Prompt: The data below holds a line containing "What FreeCAD Python" and a line containing "import Sketcher"; please quote exactly those two lines and every line between them, and nothing else.

Entries provided:
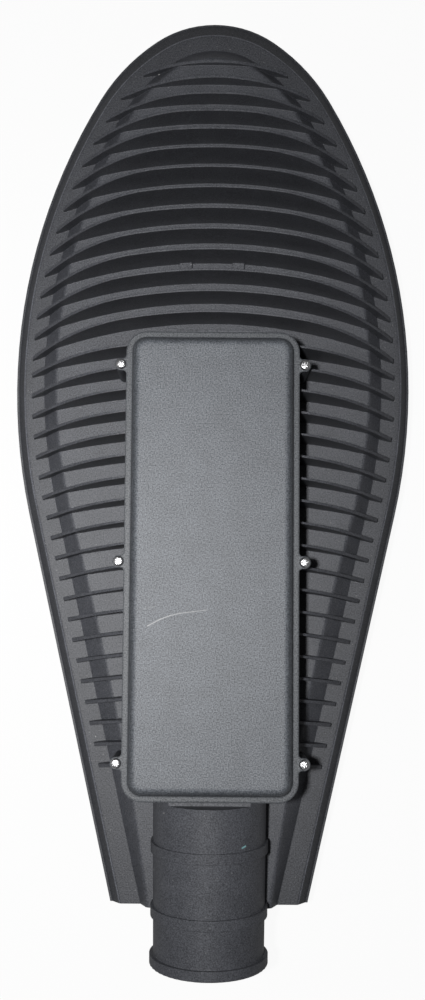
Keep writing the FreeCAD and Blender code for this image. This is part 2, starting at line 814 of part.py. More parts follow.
def driver_case():
    """Extruded driver case with lengthwise grooves in its top."""
    low_y = driver_y - driver_length / 2
    half = driver_width / 2
    body = box(-half, half, low_y, low_y + driver_length, plateau_z, plateau_z + driver_height)
    upright = []
    for edge in body.Edges:
        bounds = edge.BoundBox
        if bounds.YLength > driver_length / 2 and bounds.ZMin > plateau_z + driver_height / 2:
            upright.append(edge)
    body = body.makeFillet(driver_corner, upright)
    grooves = []
    for i in range(driver_grooves):
        x = (i - (driver_grooves - 1) / 2) * driver_groove_pitch
        top = plateau_z + driver_height
        grooves.append(
            box(
                x - driver_groove / 2,
                x + driver_groove / 2,
                low_y,
                low_y + driver_length,
                top - driver_groove_depth,
                top,
            )
        )
    holes = []
    for side, end in ((1, low_y), (-1, low_y + driver_length)):
        for x in (-plate_screw_x, plate_screw_x):
            z = plateau_z + plate_screw_z
            start = Vector(x, end, z)
            holes.append(
                Part.makeCylinder(plate_screw_r + thread_gap, plate_screw_length, start, ALONG * side)
            )
    return body.cut(Part.makeCompound(grooves + holes))


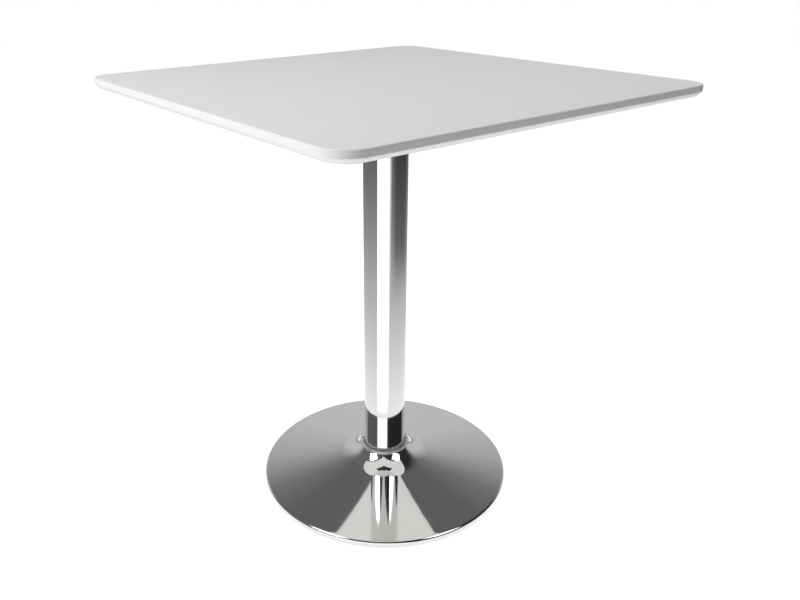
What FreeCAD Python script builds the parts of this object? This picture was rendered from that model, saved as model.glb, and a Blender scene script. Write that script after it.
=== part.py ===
import FreeCAD, Part
import math
import os
import Sketcher

# Bistro table: square foil-wrapped top on a steel tube column, standing in a cast-iron weight
# under a spun trumpet-shaped cover. Millimetres, +Z up, origin on the floor under the column's axis.
# The top's sides and the support plate's are parallel to X and Y.

SIZES = {
    # whole table
    "table_height": 750.0,
    "top_side": 710.0,
    "top_corner_r": 40.0,
    # top board and its skins
    "board_t": 16.0,
    "foil_t": 0.4,
    "backing_t": 0.3,
    "edge_round": 2.0,
    "edge_bevel": 6.5,
    # threaded inserts, screws and washers that hold the top
    "insert_r": 5.0,
    "insert_len": 12.0,
    "insert_end_gap": 0.5,
    "screw_r": 2.95,
    "screw_len": 16.0,
    "screw_head_r": 6.0,
    "screw_head_t": 3.6,
    "socket_flats": 4.0,
    "socket_deep": 2.0,
    "thread_gap": 0.05,
    "screw_washer_r": 6.5,
    "screw_washer_t": 1.6,
    "screw_hole_gap": 0.45,
    # support under the top
    "plate_side": 200.0,
    "plate_corner_r": 8.0,
    "plate_t": 5.0,
    "plate_window_r": 24.0,
    "side_screw_at": 84.0,
    "corner_screw_at": 120.0,
    "rib_t": 4.0,
    "rib_deep": 14.0,
    "rib_end_deep": 3.0,
    "rib_len": 62.0,
    "rib_tube_gap": 4.0,
    # column
    "tube_r": 38.0,
    "tube_wall": 1.5,
    "tube_end_gap": 0.2,
    "plug_len": 30.0,
    "plug_wall": 3.0,
    "plug_floor": 6.0,
    # tie rod, nuts and washers
    "rod_r": 6.0,
    "rod_chamfer": 1.0,
    "rod_end_above": 5.0,
    "rod_end_below": 2.0,
    "rod_hole_gap": 0.5,
    "nut_flats": 18.0,
    "nut_t": 10.0,
    "nut_chamfer": 0.8,
    "washer_r": 12.0,
    "washer_t": 2.5,
    # spun cover
    "base_r": 232.5,
    "cover_t": 1.2,
    "rim_round": 4.5,
    "rim_centre_z": 13.5,
    "dish_r": 4000.0,
    "flare_r": 72.0,
    "flare_slope": 48.0,
    "neck_round": 4.0,
    "neck_gap": 3.5,
    "neck_top": 66.0,
    # floor ring under the cover's edge
    "ring_t": 7.0,
    "ring_inset": 0.6,
    "ring_w": 25.9,
    "ring_tread_w": 12.0,
    "ring_ledge_lift": 2.5,
    "ring_lip_t": 2.2,
    "ring_lip_high": 4.5,
    "ring_round": 1.2,
    "fit_gap": 0.2,
    # neck ring round the column's foot
    "collar_w": 9.0,
    "collar_t": 1.2,
    "collar_round": 0.8,
    "collar_sleeve": 7.0,
    "collar_gap": 0.15,
    # cast weight
    "weight_gap": 18.5,
    "weight_t": 10.0,
    "boss_r": 56.0,
    "boss_top": 31.0,
    "boss_foot_r": 74.0,
    "spigot_high": 10.0,
    "spigot_wall": 8.0,
    "recess_r": 20.0,
    "recess_deep": 13.5,
}

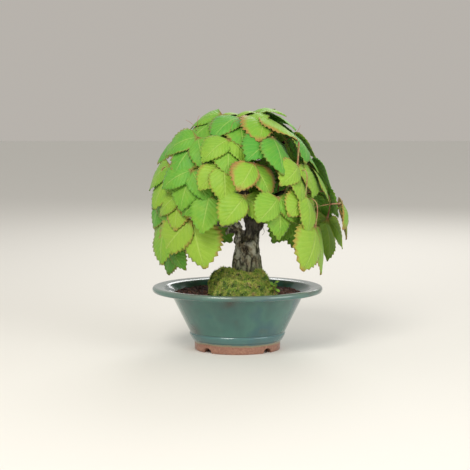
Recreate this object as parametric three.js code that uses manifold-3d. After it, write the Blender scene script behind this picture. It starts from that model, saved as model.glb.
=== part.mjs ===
// A bonsai vine tree with hanging three-part leaves, in an oval glazed pot.
// Millimetres, +Z up, standing on z = 0. Someone facing its front looks along +Y, with +X on their right.
// The origin is under the middle of the tree's head; the pot is set off to the left of it.

import * as THREE from "three";
import { mergeVertices } from "three/addons/utils/BufferGeometryUtils.js";
import Module from "manifold-3d";

const wasm = await Module();
wasm.setup();

// ---- Driving dimensions ----

// Touching pieces keep this much room.
const GAP = 0.3;

// Pot: an oval bowl with a flat lip, on a foot ring with four arches.
const POT_X = -14.5;
const RIM_LENGTH = 236;
const FOOT_LENGTH = 119;
const OVAL = 0.78;
const POT_HEIGHT = 88;
const FOOT_HEIGHT = 13;
const FOOT_RING = 10;
const FLOOR_UNDERSIDE = 9;
const FLOOR = 7;
const BAND_HEIGHT = 11;
const BAND_STEP = 2;
const WALL = 4.5;
const WALL_FOOT_OUT = 6;
const LIP = 17;
const LIP_OVERHANG = 24.5;
const LIP_THICKNESS = 7.5;
const LIP_DIP = 1.4;
const ARCH_RADIUS = 6.5;
const ARCH_ANGLE = 45;
const DRAIN_HOLE = 14;
const DRAIN_TO_FOOT_END = 31.5;

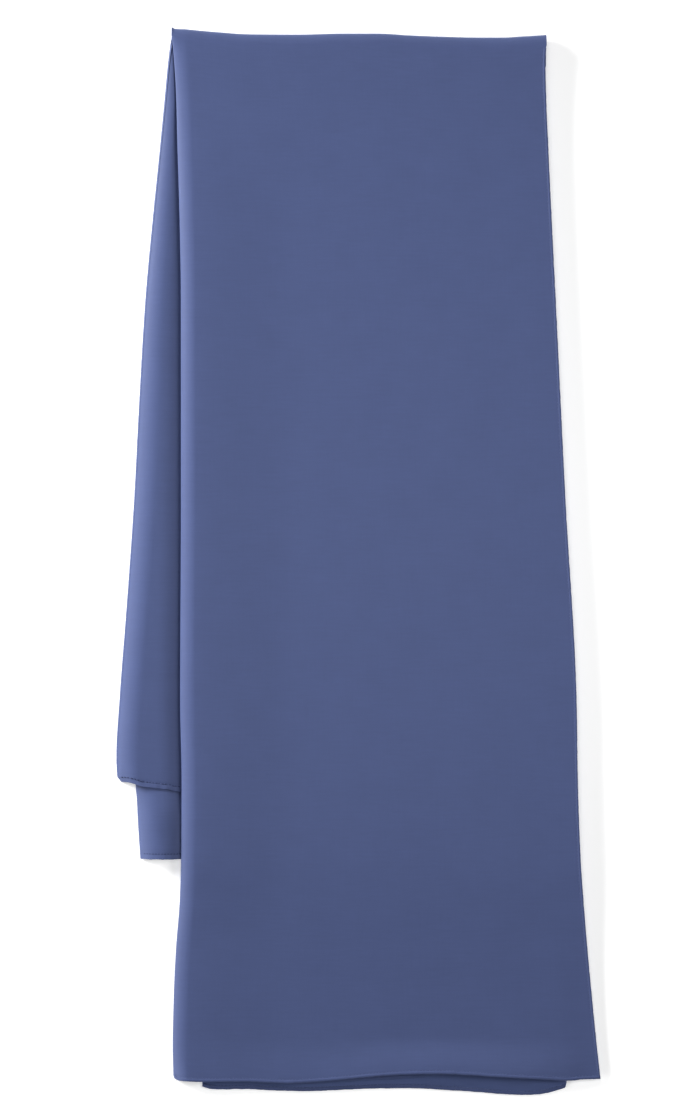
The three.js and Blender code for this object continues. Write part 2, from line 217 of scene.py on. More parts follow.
# The crosswise fold: how far it stands above its nominal line
TOP_LINE = table(
    "across rise",
    (-179.7, 8.0),
    (-176.5, 5.6),
    (-172.0, 4.7),
    (-161.5, 3.8),
    (-152.0, 2.8),
    (-136.6, 1.5),
    (-106.0, -0.6),
    (-60.0, -1.0),
    (-13.0, 0.0),
    (20.0, 0.0),
    (47.0, -1.6),
    (78.0, -2.9),
    (116.0, -3.8),
    (140.0, -3.8),
    (155.0, -2.9),
    (170.0, -2.0),
    (180.7, -1.2),
)

# The hem of the upper back layer: how far it hangs below its nominal line
BACK_HEM_LINE = table(
    "across drop",
    (-230.0, -1.0),
    (-224.3, -0.9),
    (-220.4, -0.7),
    (-216.6, 0.3),
    (-212.8, 1.4),
    (-209.0, 2.9),
    (-205.1, 3.5),
    (-201.3, 3.9),
    (-193.6, 4.8),
    (-186.0, 5.6),
    (-182.1, 6.0),
    (-178.3, 7.3),
    (-174.5, 7.8),
    (-170.6, 8.7),
    (-150.0, 11.0),
)

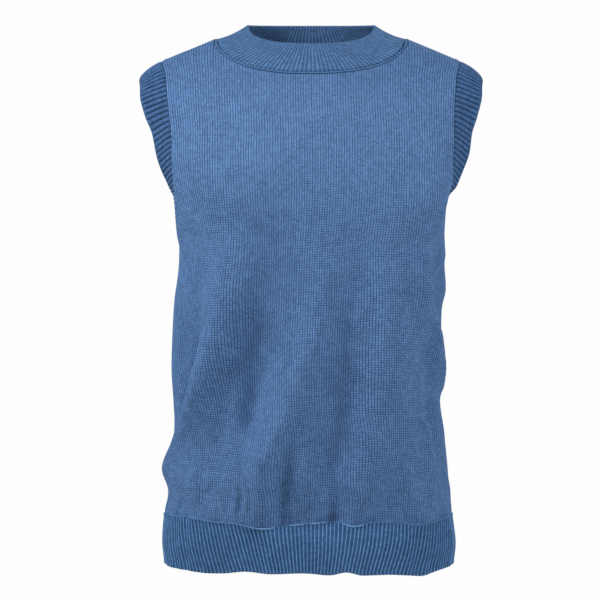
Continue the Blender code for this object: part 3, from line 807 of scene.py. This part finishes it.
def build_neckband(seams):
    """The neckband, from the wearer's right round the front to the left and back."""
    fine = np.linspace(0, 1, 4 * FINE)
    necks = [even_steps(seams[side]["neck"], fine)[0] for side in (FRONT, BACK)]
    seam = joined(*necks)
    angles = neck_angles(seam)
    in_front = np.cos(angles) > 0
    reach = np.where(in_front, NECKBAND_REACH[FRONT], NECKBAND_REACH[BACK])
    middle_z = np.where(in_front, NECKBAND_TOP_Z[FRONT], NECKBAND_TOP_Z[BACK])
    climb = (1 - np.abs(np.cos(angles))) ** NECKBAND_RISE
    top_z = middle_z + (NECKBAND_SIDE_Z - middle_z) * climb
    edge = np.stack([NECKBAND_HALF * np.sin(angles), -reach * np.cos(angles), top_z], axis=-1)
    bend = (seam + edge) / 2
    bend[:, 2] -= NECKBAND_SINK * climb
    phase = np.linspace(0, NECK_RIBS, NECK_RIBS * COLUMNS_PER_RIB + 1)
    seam, bend, edge = even_steps(seam, phase / NECK_RIBS, bend, edge)
    foot = FOOT_STEPS / NECKBAND_LENGTH
    rows = np.concatenate([foot, np.linspace(foot[-1], 1, NECKBAND_ROWS + 1)[1:]])
    surface = band_surface(seam, bend, edge, rows)
    outward = ring_outward(surface)
    along = lengths_along(surface, axis=1)
    place = np.clip(along / CORD_WIDTH, 0, 1)
    raised = faded(CORD_FADE, np.abs(np.cos(neck_angles(seam))))[:, None]
    cord = CORD_RISE * np.sqrt(np.clip(1 - (2 * place - 1) ** 2, 0, 1)) * raised
    groove = swell(GROOVE, along) * raised
    grown = faded(NECK_RIB_FOOT, along) * faded(NECK_RIB_EDGE, along[:, -1:] - along)
    rib = NECK_RIB_DEPTH * (ridge(phase, NECK_RIB_SHARPNESS)[:, None] - 1) * grown
    outer = surface + outward * (rib + cord + groove)[..., None]
    inner = surface - outward * (NECKBAND_WALL + RIB_THROUGH * rib)[..., None]
    # Painted shade: the neckband's foot, cord and groove take the dark colour of a rib's groove, all but a
    # lighter crest along the cord.
    marks = (
        Mark(0, CORD_WIDTH + GROOVE_SHADE, IN_GROOVE, raised > 0.5),
        Mark(CORD_WIDTH * (0.5 - CORD_LIGHT), CORD_WIDTH * (0.5 + CORD_LIGHT), ON_CORD, raised > 0.5),
    )
    return wrapped(outer, inner, narrow(phase, NECK_RIB_NARROWING), BAND_STRIPS, marks)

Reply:
What FreeCAD Python script builds the parts of this object? This picture was rendered from that model, saved as model.glb, and a Blender scene script. Write that script after it.
=== part.py ===
import FreeCAD, Part
import math
import os
import Sketcher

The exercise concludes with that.